I think at that point there was really no turning back. Of course, it's faulty to imagine that there is any one moment in history - a fixed point, if you will - when events distill down to minor but momentous actions, where not stopping a protest here means the end of the country, stopping it means it can go on. But things went rapidly downhill from that point. Honecker was forced to resign as head of the party. Krenz replaced him, but no one wanted Krenz either. By December, the entire cabinet had resigned as East Germans increasingly took advantage of opening borders to leave. The opening of the Berlin Wall on Krenz' watch was a another miscommunication. In fact, the order to open it had not been given. East Germans had been granted the right to free travel from border posts, but no specifics were given from the authorities on how to implement this. When the mob (some think it numbered in the millions) appeared at Brandenburg Gate hoping to go to the West, the troops - what else could they do? - simply opened the doors and out they went. When people started chiseling away at the hated wall, the soldiers stood aside and let them.

Everything about the end of East Germany had the flavor of "too little, too late." Krenz made an honest effort to reform, but by that point nothing he could have said or done would have made any difference. The East Germans hated their government, which, after 40 years of crappy service, was no more than it deserved.

That many of them now regret the mad rush to reuinification is understandable - but they really had no way of knowing. They knew what they hated about life in the East. They didn't know what they liked: secure jobs, artificially low rent, etc. They had no way of knowing that these things were not guaranteed in West Germany, or the extent to which their own economy (the best by far in Eastern Europe) was in trouble.

By January hundreds of thousands of East Germans were leaving every month. The first free elections in the nation's history were scheduled for May, but they had to be moved up to March 18th because the country was rapidly becoming ungovernnable. When Krenz and the cabinet resigned in December, the SED monopoly on power was ended, and everyone, even the old cadres themselves, knew it. The SED would be participating in the elections, sure (and would win about 30% of the vote), but under a new name: PDS. (This party still exists in Germany and wins as much as 25% of the vote in some East German localities. Note the similarity with the unemployment stats. Coincidence?)

The rest is history. The new coalition had a mandate to disolve the country - and they immediately began negotiations with the Soviet Union, the western powers, and the Bundesrepublik. One day short of one year after the Monday Demonstrations started, there was no more DDR.

I went to Germany first in the summer of 1994, which I spent in Würzburg and Braunschweig. Braunschweig is very close to the old border, and most of the guys I stayed with (I lived in a fraternity house) were "Ossis." They talked a lot about life under the old state, but they said very little about the realities back home at the time.

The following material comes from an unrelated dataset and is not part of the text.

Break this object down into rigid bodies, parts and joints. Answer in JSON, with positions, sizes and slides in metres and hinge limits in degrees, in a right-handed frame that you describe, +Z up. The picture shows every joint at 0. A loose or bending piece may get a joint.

And unfortunately, I never really went to see for myself. I took one weekend trip to Berlin, but it wasn't until the next year - when I spent a year as an exchange student, that I spent any time at all in the East. What I saw was depressing - both in East Berlin and in the eastern half of the country. Grey and poorly-maintained buildings, and that eerie quiet - from the general lack of electric lights, blaring music, and chatter. Just sitting in bars in the East trying to drink beer was unnerving back then. I should add that there were demonstrations from the PDS members at the Wall site at that time asking the government to build it back. (!!!) Only about 20 people or so.

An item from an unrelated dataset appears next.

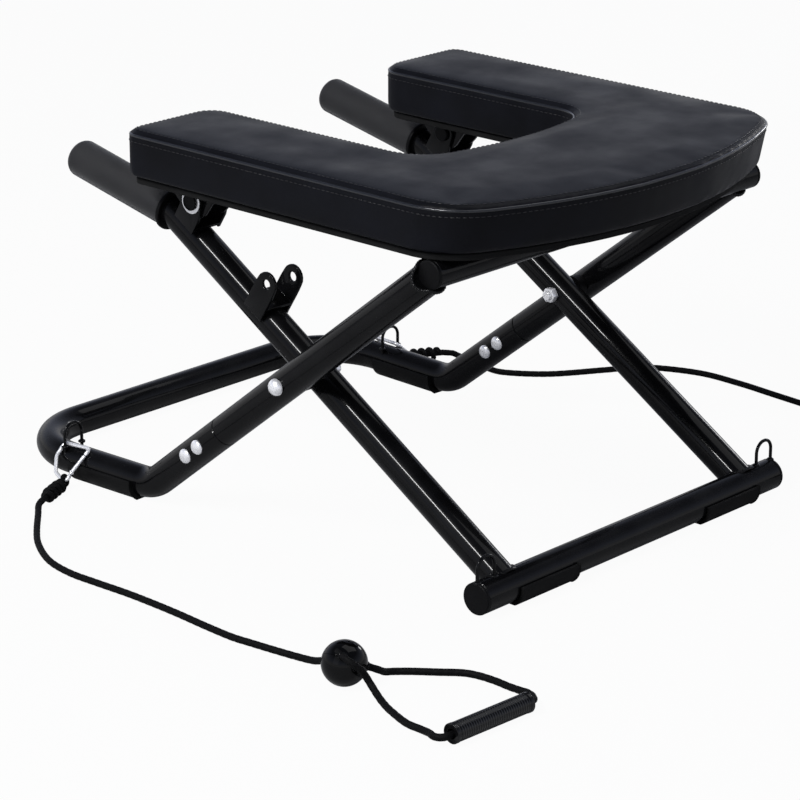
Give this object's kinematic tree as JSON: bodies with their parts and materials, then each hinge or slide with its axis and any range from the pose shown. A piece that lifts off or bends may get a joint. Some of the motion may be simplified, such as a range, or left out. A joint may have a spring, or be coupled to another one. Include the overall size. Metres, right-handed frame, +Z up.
{
  "type": "folding yoga chair",
  "caption": "Low folding yoga chair with a U-shaped padded seat on crossed round-tube frames, foam hand grips at its front and a hooked pull cord with a handle at each side.",
  "frame": {"origin": "on the floor, in the middle of the chair's outline without its pull cords", "axes": "+Z up, +Y to the rear, where the base tube and the closed end of the seat are, +X to the right of the user who faces the front"},
  "size_m": [0.8222, 0.7363, 0.3444],
  "materials": {
    "powder_coat": "gloss black powder coat on steel tube and folded steel plate",
    "black_plastic": "satin black moulded plastic",
    "gloss_plastic": "glossy black moulded plastic with facets",
    "black_rubber": "matte black rubber",
    "grip_foam": "matte black closed-cell foam",
    "zinc": "bright zinc-plated steel",
    "chrome": "polished chrome",
    "seat_leather": "black artificial leather with a soft sheen and stitched seams",
    "seat_board": "plywood under black lining",
    "braided_cord": "black braided polyester cord"
  },
  "bodies": {
    "arm_frame": {"arm_rivet_l1": "zinc", "arm_rivet_l2": "zinc", "arm_rivet_r1": "zinc", "arm_rivet_r2": "zinc", "arm_tube_l": "powder_coat", "arm_tube_r": "powder_coat", "carabiner_l": "zinc", "carabiner_r": "zinc", "cord_ball_l": "gloss_plastic", "cord_ball_r": "gloss_plastic", "cord_knot_l": "braided_cord", "cord_knot_r": "braided_cord", "floor_eyelet_l": "powder_coat", "floor_eyelet_r": "powder_coat", "floor_foot_l": "black_rubber", "floor_foot_r": "black_rubber", "floor_tube": "powder_coat", "pull_cord_l": "braided_cord", "pull_cord_r": "braided_cord", "pull_handle_l": "black_plastic", "pull_handle_r": "black_plastic", "pull_loop_l": "braided_cord", "pull_loop_r": "braided_cord", "rear_cap_l": "black_plastic", "rear_cap_r": "black_plastic", "rear_tube": "powder_coat"},
    "leg_frame": {"base_cap_l": "black_plastic", "base_cap_r": "black_plastic", "base_eyelet_l": "powder_coat", "base_eyelet_r": "powder_coat", "base_foot_l": "black_rubber", "base_foot_r": "black_rubber", "base_tube": "powder_coat", "grip_collar_l": "black_plastic", "grip_collar_r": "black_plastic", "grip_l": "grip_foam", "grip_r": "grip_foam", "hinge_bracket_l": "powder_coat", "hinge_bracket_r": "powder_coat", "leg_l": "powder_coat", "leg_r": "powder_coat", "pivot_bolt_l": "zinc", "pivot_bolt_r": "zinc", "pivot_nut_l": "zinc", "pivot_nut_r": "zinc", "pivot_spacer_l": "black_plastic", "pivot_spacer_r": "black_plastic", "spare_bracket_l": "powder_coat", "spare_bracket_r": "powder_coat"},
    "seat": {"hinge_pin_l": "black_plastic", "hinge_pin_r": "black_plastic", "hinge_washer_l": "chrome", "hinge_washer_r": "chrome", "pad_board": "seat_board", "pad_bracket_l": "powder_coat", "pad_bracket_r": "powder_coat", "pad_cushion": "seat_leather"},
    "gate_r": {"carabiner_gate_r": "zinc"},
    "gate_l": {"carabiner_gate_l": "zinc"}
  },
  "joints": [
    {"name": "fold", "type": "hinge", "parent": "arm_frame", "child": "leg_frame", "pos_m": [0, 0.05532, 0.15131], "axis": [1, 0, 0], "range_deg": [0, 62]},
    {"name": "seat_tilt", "type": "hinge", "parent": "leg_frame", "child": "seat", "pos_m": [0, -0.07896, 0.2806], "axis": [1, 0, 0], "range_deg": [-33, 0]},
    {"name": "gate_open_r", "type": "hinge", "parent": "arm_frame", "child": "gate_r", "pos_m": [0.22823, -0.1942, 0.01347], "axis": [0.6542, 0.0273, 0.7559], "range_deg": [0, 25], "stiffness_Nm_per_rad": 0.02},
    {"name": "gate_open_l", "type": "hinge", "parent": "arm_frame", "child": "gate_l", "pos_m": [-0.2294, -0.22237, 0.01347], "axis": [-0.6542, 0.0273, 0.7559], "range_deg": [0, 25], "stiffness_Nm_per_rad": 0.02}
  ],
  "couplings": [
    {"joint": "seat_tilt", "follows": "fold", "ratio": -0.53}
  ]
}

I didn't go back to Germany until the summer of 2004 - again to East Berlin - and the place couldn't possibly have been more different. One experience in particular comes to mind - and that's of being in a place I had been in 1994 - ruined houses from before the war that the government had never bothered to repair. They were occupied by student squatters at the time, and we went to look at art, buy beer at cost and so on. The place was a regular commune. Well, I was walking down a street thinking that the building ahead of me looked vaguely familiar. I had it in my mind to go back to those houses, to see if the students were still there and so on, and then I realized that I was standing at the very place! But now it just looked like the rest of West Berlin. Indistinguishable, save that there was still graffiti on the walls, still some art here and there, and a picture of Noam Chomsky on top of some display claiming that 9/11 was a conspiracy. So yes, still some students around I guess, but otherwise a non-descript bulding in the middle of a vibrant western city. In exactly 10 years, there was little left to say that East Berlin had ever been there.

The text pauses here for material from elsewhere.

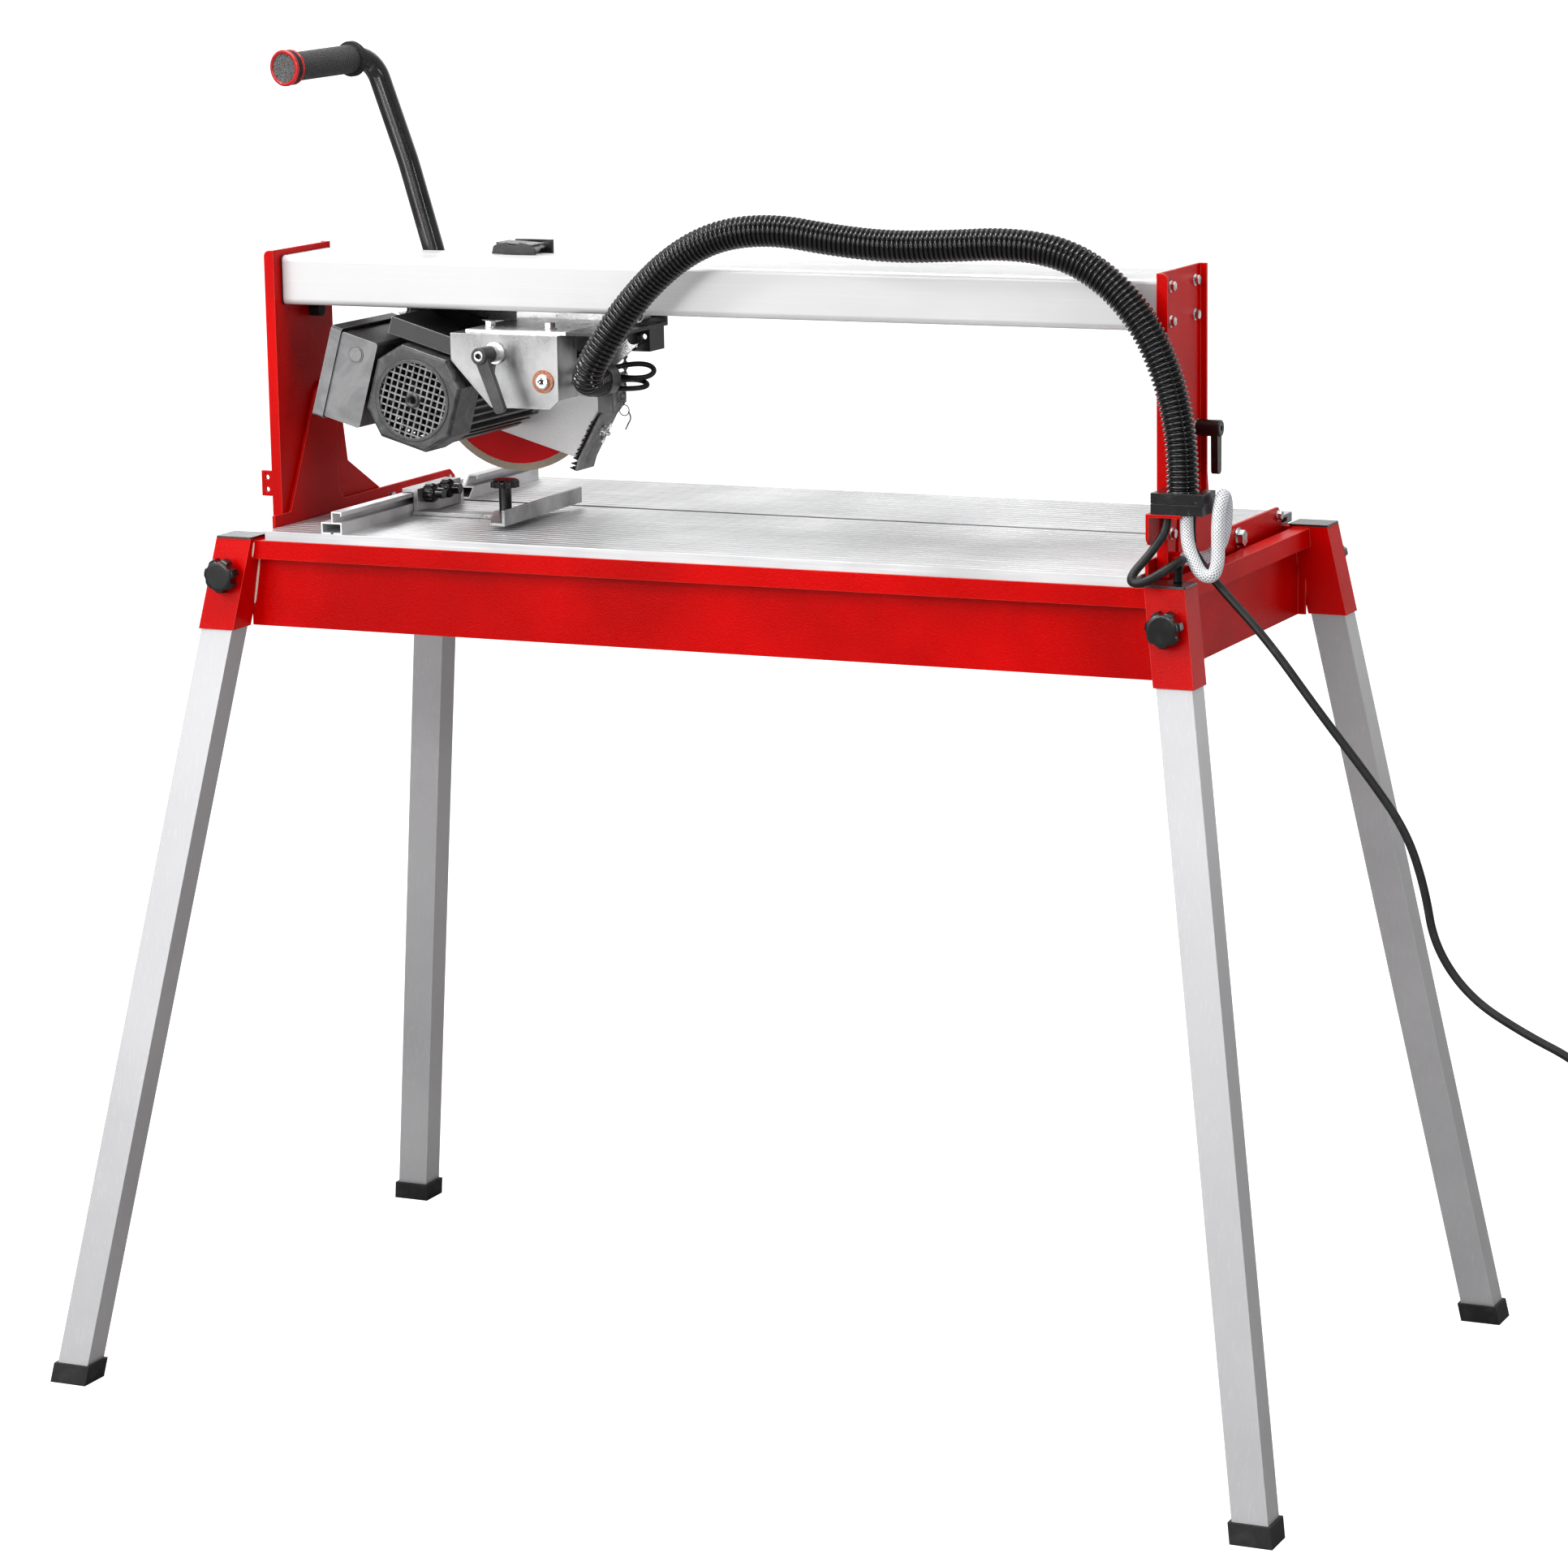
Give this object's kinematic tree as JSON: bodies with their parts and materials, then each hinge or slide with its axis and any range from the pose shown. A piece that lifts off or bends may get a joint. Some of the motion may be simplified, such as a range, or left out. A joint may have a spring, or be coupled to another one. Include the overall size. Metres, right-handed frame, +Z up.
{
  "type": "wet tile saw",
  "caption": "Bridge-type wet tile saw: water tub on splayed legs, ribbed table, tilting rail with a rolling, plunging motor and diamond blade.",
  "frame": {"origin": "on the floor, in the middle between the four feet", "axes": "+X along the cut to the right, +Y away from the operator, +Z up"},
  "size_m": [1.7627, 0.7724, 1.3613],
  "materials": {
    "red_paint": "glossy powder coat with a fine orange-peel texture",
    "black_paint": "glossy black paint",
    "leg_steel": "brushed zinc-plated tube",
    "table_aluminium": "ribbed satin aluminium extrusion",
    "rail_aluminium": "drawn satin aluminium box extrusion",
    "bracket_zinc": "bright zinc plate",
    "fastener_steel": "zinc-plated fasteners",
    "roller_steel": "ground roller steel",
    "black_plastic": "black glass-filled nylon",
    "black_rubber": "moulded black rubber",
    "motor_paint": "semi-gloss dark grey paint",
    "cover_plastic": "semi-gloss dark moulded plastic",
    "start_green": "glossy moulded button",
    "stop_red": "glossy moulded button",
    "guard_white": "light satin paint",
    "blade_steel": "lacquered steel core with a sintered diamond rim",
    "conduit_plastic": "glossy corrugated conduit",
    "hose_clear": "clear braided hose",
    "cord_rubber": "black rubber cord"
  },
  "bodies": {
    "base": {"tub_frame": "red_paint", "end_plates": "red_paint", "legs": "leg_steel", "leg_boots": "black_rubber", "socket_caps": "black_plastic", "table_front": "table_aluminium", "table_rear": "table_aluminium", "fence_front": "table_aluminium", "fence_rear": "table_aluminium", "tilt_hardware": "fastener_steel", "water_pump": "black_plastic", "drain_plug": "black_plastic", "mains_cord": "cord_rubber", "mains_cord_coil": "cord_rubber", "mains_plug": "black_plastic", "pump_cable": "cord_rubber"},
    "bridge": {"post_left": "red_paint", "post_right": "red_paint", "rail": "rail_aluminium", "rail_rubbers": "black_rubber", "rail_bolts": "fastener_steel", "conduit_clamp": "black_plastic", "conduit": "conduit_plastic", "water_hose": "hose_clear"},
    "carriage": {"carriage": "black_paint", "carriage_fasteners": "fastener_steel", "handle_tube": "black_paint", "handle_grip": "black_rubber", "pivot_bracket": "bracket_zinc", "conduit_fitting": "bracket_zinc", "end_bracket": "black_paint"},
    "head": {"motor_arm": "bracket_zinc", "motor_housing": "motor_paint", "fan_cover": "cover_plastic", "switch_box": "cover_plastic", "switch_lid": "cover_plastic", "blade_guard": "guard_white", "splash_guard": "guard_white", "motor_bearings": "roller_steel"},
    "spindle": {"blade": "blade_steel", "blade_clamp": "roller_steel", "rotor": "roller_steel"},
    "plunge_lever": {"plunge_lever": "black_plastic"},
    "start_button": {"start_button": "start_green"},
    "stop_button": {"stop_button": "stop_red"},
    "tilt_lever_left": {"tilt_lever_left": "black_plastic"},
    "tilt_lever_right": {"tilt_lever_right": "black_plastic"},
    "guide": {"guide_slider": "bracket_zinc"},
    "guide_knob_front": {"guide_knob_front": "black_plastic"},
    "guide_knob_rear": {"guide_knob_rear": "black_plastic"},
    "mitre_arm": {"mitre_arm": "bracket_zinc"},
    "thumb_screw": {"thumb_screw": "black_plastic"},
    "roller_upper_left": {"roller_upper_left": "roller_steel"},
    "roller_upper_right": {"roller_upper_right": "roller_steel"},
    "roller_lower_left": {"roller_lower_left": "roller_steel"},
    "roller_lower_right": {"roller_lower_right": "roller_steel"},
    "leg_knob_front_left": {"leg_knob_front_left": "black_plastic"},
    "leg_knob_front_right": {"leg_knob_front_right": "black_plastic"},
    "leg_knob_rear_left": {"leg_knob_rear_left": "black_plastic"},
    "leg_knob_rear_right": {"leg_knob_rear_right": "black_plastic"}
  },
  "joints": [
    {"name": "bridge_tilt", "type": "hinge", "parent": "base", "child": "bridge", "pos_m": [0, 0.046, 0.876], "axis": [-1, 0, 0], "range_deg": [0, 45], "deforming": ["pump_cable", "mains_cord"]},
    {"name": "carriage_slide", "type": "slide", "parent": "bridge", "child": "carriage", "axis": [1, 0, 0], "range_m": [-0.03, 0.515], "deforming": ["conduit"]},
    {"name": "roller_upper_left_spin", "type": "hinge", "parent": "carriage", "child": "roller_upper_left", "pos_m": [-0.255, -0.077, 1.1555], "axis": [0, 1, 0], "range_deg": [-318, 5370]},
    {"name": "roller_upper_right_spin", "type": "hinge", "parent": "carriage", "child": "roller_upper_right", "pos_m": [-0.231, -0.077, 1.1555], "axis": [0, 1, 0], "range_deg": [-318, 5370]},
    {"name": "roller_lower_left_spin", "type": "hinge", "parent": "carriage", "child": "roller_lower_left", "pos_m": [-0.376, -0.077, 1.092], "axis": [0, 1, 0], "range_deg": [-3694, 220]},
    {"name": "roller_lower_right_spin", "type": "hinge", "parent": "carriage", "child": "roller_lower_right", "pos_m": [-0.11, -0.077, 1.092], "axis": [0, 1, 0], "range_deg": [-3694, 220]},
    {"name": "head_plunge", "type": "hinge", "parent": "carriage", "child": "head", "pos_m": [-0.17241, -0.11, 1.03283], "axis": [0, -1, 0], "range_deg": [0, 18]},
    {"name": "spindle_spin", "type": "hinge", "parent": "head", "child": "spindle", "pos_m": [-0.317, 0, 1.01], "axis": [0, 1, 0], "continuous": true},
    {"name": "plunge_lever_turn", "type": "hinge", "parent": "head", "child": "plunge_lever", "pos_m": [-0.22506, -0.19, 1.05999], "axis": [0, -1, 0], "range_deg": [0, 60]},
    {"name": "start_press", "type": "slide", "parent": "head", "child": "start_button", "axis": [0.9613, 0, -0.2756], "range_m": [0, 0.003], "stiffness_N_per_m": 500},
    {"name": "stop_press", "type": "slide", "parent": "head", "child": "stop_button", "axis": [0.9613, 0, -0.2756], "range_m": [0, 0.003], "stiffness_N_per_m": 500},
    {"name": "tilt_lever_right_turn", "type": "hinge", "parent": "base", "child": "tilt_lever_right", "pos_m": [0.49, -0.075, 1], "axis": [1, 0, 0], "range_deg": [0, 60]},
    {"name": "tilt_lever_left_turn", "type": "hinge", "parent": "base", "child": "tilt_lever_left", "pos_m": [-0.49, -0.075, 1], "axis": [1, 0, 0], "range_deg": [0, 60]},
    {"name": "leg_knob_front_left_turn", "type": "hinge", "parent": "base", "child": "leg_knob_front_left", "pos_m": [-0.50884, -0.23628, 0.832], "axis": [0, -1, 0], "range_deg": [-180, 180]},
    {"name": "leg_knob_front_right_turn", "type": "hinge", "parent": "base", "child": "leg_knob_front_right", "pos_m": [0.50884, -0.23628, 0.832], "axis": [0, -1, 0], "range_deg": [-180, 180]},
    {"name": "leg_knob_rear_left_turn", "type": "hinge", "parent": "base", "child": "leg_knob_rear_left", "pos_m": [-0.50884, 0.23628, 0.832], "axis": [0, 1, 0], "range_deg": [-180, 180]},
    {"name": "leg_knob_rear_right_turn", "type": "hinge", "parent": "base", "child": "leg_knob_rear_right", "pos_m": [0.50884, 0.23628, 0.832], "axis": [0, 1, 0], "range_deg": [-180, 180]},
    {"name": "guide_slide", "type": "slide", "parent": "base", "child": "guide", "axis": [0, -1, 0], "range_m": [0, 0.1]},
    {"name": "guide_knob_front_turn", "type": "hinge", "parent": "guide", "child": "guide_knob_front", "pos_m": [-0.37, -0.05, 0.897], "axis": [1, 0, 0], "range_deg": [-180, 180]},
    {"name": "guide_knob_rear_turn", "type": "hinge", "parent": "guide", "child": "guide_knob_rear", "pos_m": [-0.37, -0.014, 0.897], "axis": [1, 0, 0], "range_deg": [-180, 180]},
    {"name": "mitre_swing", "type": "hinge", "parent": "guide", "child": "mitre_arm", "pos_m": [-0.276, -0.064, 0.885], "axis": [0, 0, -1], "range_deg": [0, 45]},
    {"name": "thumb_screw_turn", "type": "hinge", "parent": "guide", "child": "thumb_screw", "pos_m": [-0.276, -0.064, 0.9], "axis": [0, 0, 1], "range_deg": [-180, 180]}
  ],
  "couplings": [
    {"joint": "roller_upper_left_spin", "follows": "carriage_slide", "rad_per_m": 181.82},
    {"joint": "roller_upper_right_spin", "follows": "carriage_slide", "rad_per_m": 181.82},
    {"joint": "roller_lower_left_spin", "follows": "carriage_slide", "rad_per_m": -125},
    {"joint": "roller_lower_right_spin", "follows": "carriage_slide", "rad_per_m": -125}
  ]
}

I find it hard to believe that the rest of the East hasn't similarly caught up - but from what I read in the statistics, it still has a long way to go. I will say this, though: Germany in 2004 was in general a lot happier than in 1994. By the end of my year abroad, I couldn't wait to go home. I was tired of all the general sullen complaining, tired of the unfriendliness and negativity. A Canadian co-worker (of German descent) in Korea had spent some time there roughly when I was there and had the same opinion. "They're unhappy" was his opinion of the Germans. But I didn't have that impression at all in 2004. I wouldn't exactly say people were friendly, but they were at least somewhat chatty and seemed to be enjoying themselves.

In any case, while it's fashionable to talk about the failures of reuinification (which, by the way, was a politically incorrect term as recently as the 80s since it had been used by Hitler to describe the union with Austria), I don't think it's realistic to imagine it could have been slowed down. Things got out of hand - and I think we can guess that it would have been worse if the East German government had simply collapsed.

The lesson for Korea is simple: GET READY NOW! These things have a way of spiraling, and the DPRK isn't going anywhere near as quietly as the DDR went.

On the lighter side - East German things are trendy now, described by the portmanteau "Ostalgie" (the German words for "East" and "nostalgia" mashed together). People appear on TV in their pioneers uniforms, trade old cans of East German food, etc. My favorite example that can be experienced in the US is Goodbye, Lenin, a movie about a woman who falls into a coma (she is hit by a car after she faints when she sees her son marching in a demonstration) and wakes up after Honecker's resignation. The DDR is falling apart around them, and her son, to spare her the shock, goes to great pains to keep everything looking the way it was. It's a great look back at the time - including Germany's World Cup win that summer! :-)

Well, what happened happened. Happy birthday, United Germany.